9. In the present case, it would be seen that issuance of cheques by defendants in favour of the plaintiff has not been disputed. It was for the defendants to discharge initial burden of showing that no consideration passed. A presumption that consideration for issue of these cheques is not rebutted. The plaintiff had alleged that the cheques were issued for the price of the goods purchased by the defendants. The trial Court recorded a finding that the amount of Rs. 27,170/- representing to the price of the goods. Even after holding that the jaggery was not purchased by the defendant, a presumption of passing of consideration for the cheques issued by the defendants would continue.
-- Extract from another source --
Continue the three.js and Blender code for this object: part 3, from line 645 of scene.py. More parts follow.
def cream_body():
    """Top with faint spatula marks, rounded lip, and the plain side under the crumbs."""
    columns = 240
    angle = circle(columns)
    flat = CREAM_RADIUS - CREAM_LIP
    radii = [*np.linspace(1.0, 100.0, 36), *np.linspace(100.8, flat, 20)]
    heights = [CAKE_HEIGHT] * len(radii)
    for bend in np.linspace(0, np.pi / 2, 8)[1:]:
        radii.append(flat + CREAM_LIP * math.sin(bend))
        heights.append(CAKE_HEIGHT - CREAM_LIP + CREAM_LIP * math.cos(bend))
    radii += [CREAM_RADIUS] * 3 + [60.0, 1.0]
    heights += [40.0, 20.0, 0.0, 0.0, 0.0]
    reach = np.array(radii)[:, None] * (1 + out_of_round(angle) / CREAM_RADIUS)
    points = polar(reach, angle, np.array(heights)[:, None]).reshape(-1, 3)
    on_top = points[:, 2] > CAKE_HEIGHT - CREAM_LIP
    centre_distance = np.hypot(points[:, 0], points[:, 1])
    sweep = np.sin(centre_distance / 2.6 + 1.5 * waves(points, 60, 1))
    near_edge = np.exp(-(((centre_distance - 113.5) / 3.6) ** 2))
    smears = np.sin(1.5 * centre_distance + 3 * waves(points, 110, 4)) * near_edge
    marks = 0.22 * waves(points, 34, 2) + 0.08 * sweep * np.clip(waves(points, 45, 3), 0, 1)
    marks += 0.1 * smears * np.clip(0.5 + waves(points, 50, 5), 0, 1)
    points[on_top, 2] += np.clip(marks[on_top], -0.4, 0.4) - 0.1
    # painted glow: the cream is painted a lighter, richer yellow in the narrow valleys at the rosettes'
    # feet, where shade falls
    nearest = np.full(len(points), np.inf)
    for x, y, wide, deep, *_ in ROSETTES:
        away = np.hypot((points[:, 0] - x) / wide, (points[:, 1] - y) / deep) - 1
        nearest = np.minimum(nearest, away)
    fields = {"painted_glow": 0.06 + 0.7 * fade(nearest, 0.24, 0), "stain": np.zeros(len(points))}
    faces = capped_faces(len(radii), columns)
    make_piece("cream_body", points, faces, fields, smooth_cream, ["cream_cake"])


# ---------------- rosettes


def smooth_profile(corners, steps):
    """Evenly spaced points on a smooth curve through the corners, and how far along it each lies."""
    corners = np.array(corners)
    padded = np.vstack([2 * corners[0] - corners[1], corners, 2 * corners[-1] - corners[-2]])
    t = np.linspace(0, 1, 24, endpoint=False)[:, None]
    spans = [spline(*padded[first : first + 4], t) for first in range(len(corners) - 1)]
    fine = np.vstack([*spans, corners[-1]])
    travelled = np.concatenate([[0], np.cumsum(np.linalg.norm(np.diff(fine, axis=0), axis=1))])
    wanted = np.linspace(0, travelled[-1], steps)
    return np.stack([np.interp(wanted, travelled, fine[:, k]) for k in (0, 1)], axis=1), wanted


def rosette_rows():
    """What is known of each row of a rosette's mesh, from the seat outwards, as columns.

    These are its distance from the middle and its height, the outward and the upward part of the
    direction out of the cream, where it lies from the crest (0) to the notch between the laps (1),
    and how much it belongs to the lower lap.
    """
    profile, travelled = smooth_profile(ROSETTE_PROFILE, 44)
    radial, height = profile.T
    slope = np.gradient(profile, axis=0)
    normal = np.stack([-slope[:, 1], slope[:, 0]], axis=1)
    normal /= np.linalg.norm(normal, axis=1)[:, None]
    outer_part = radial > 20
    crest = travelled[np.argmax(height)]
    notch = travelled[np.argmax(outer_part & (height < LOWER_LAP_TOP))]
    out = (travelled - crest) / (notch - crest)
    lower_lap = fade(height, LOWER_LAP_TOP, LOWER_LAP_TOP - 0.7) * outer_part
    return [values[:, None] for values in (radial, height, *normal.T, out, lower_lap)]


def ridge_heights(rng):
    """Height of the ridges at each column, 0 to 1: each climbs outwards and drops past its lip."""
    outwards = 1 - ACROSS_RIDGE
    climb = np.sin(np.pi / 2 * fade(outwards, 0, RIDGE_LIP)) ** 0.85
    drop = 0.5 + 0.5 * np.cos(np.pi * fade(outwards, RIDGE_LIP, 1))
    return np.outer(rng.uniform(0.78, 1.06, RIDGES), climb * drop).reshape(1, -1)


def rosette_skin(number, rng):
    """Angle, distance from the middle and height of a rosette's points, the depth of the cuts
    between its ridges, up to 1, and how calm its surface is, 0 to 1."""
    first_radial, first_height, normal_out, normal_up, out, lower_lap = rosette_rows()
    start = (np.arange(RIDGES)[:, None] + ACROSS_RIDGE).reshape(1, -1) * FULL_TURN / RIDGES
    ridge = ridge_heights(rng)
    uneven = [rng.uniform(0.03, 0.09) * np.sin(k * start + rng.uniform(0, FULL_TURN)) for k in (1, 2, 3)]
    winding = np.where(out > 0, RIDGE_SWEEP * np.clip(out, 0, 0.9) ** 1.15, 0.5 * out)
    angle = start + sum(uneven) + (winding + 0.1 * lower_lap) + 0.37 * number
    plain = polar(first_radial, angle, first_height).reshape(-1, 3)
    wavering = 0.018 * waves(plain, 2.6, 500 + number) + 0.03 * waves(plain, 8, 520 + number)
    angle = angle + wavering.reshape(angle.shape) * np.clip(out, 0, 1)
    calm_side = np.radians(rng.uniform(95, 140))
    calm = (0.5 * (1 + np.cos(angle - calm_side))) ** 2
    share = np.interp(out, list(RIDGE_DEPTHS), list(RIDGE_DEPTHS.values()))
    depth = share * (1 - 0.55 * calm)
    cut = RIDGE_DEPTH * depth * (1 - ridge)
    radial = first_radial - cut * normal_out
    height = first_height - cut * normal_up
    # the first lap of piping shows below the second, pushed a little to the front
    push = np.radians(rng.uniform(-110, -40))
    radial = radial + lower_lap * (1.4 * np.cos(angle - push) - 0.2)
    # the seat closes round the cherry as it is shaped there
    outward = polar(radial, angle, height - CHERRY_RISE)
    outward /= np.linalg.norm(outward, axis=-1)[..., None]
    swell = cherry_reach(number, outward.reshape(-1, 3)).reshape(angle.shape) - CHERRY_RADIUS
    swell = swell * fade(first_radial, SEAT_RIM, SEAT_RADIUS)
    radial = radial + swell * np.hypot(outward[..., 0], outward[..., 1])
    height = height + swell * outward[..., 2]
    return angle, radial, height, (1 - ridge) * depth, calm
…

That is what is precisely laid down in both the aforesaid cases, one by the Bombay High Court and other by the Apex Court.

10. Shri Jaiswal, the learned counsel for the respondents placing reliance on the ruling of the Supreme Court on which reliance has been placed by the appellant contended that where the parties have joined issue and have led evidence, the conflicting evidence can be weighed to determine which way the issue can be decided, the abstract question of burden of proof becomes academic. There is no dispute about this preposition. In the present case, it would however be seen that there is absolutely no evidence adduced by the defendants to show that no consideration is passed. On the contrary, the defendants’ stand was that the cheques were issued under coercion and misrepresentation and on another occasion it was stated that the cheques were given by way of security for the loan transaction. It was also stated that the plaintiff was moneylender. The defendants also stated that they had paid all the amounts due from them and that the cheques issued by them were not returned. There was no evidence of coercion and misrepresentation. The defendants had admitted that the cheques were issued by way of security. In these circumstances, it could not be said that initial burden of rebutting the presumption under the provisions of Section 118 of the Negotiable Instruments Act was discharged. The trial Court had held that the cheques were issued on account of jaggery purchased by the defendants. Even if, this finding is negatived, the presumption under the provisions of Section 118 of the Act continued to exist as there was no material to hold that this presumption had been rebutted by the defendants showing preponderance of probabilities in their favour. Thus, even after examining the evidence on record as desired by the learned counsel for the respondent, it cannot be said that the presumption about existence of the consideration stood rebutted.

11. In the result, the appeal is allowed. The judgment and order dated 29-9- 1990 passed by the first appellate Court is set aside and the judgment and decree of the trial Court dated 19-9-1987 is restored. The respondents shall pay the cost to the appellant throughout and shall bear their own.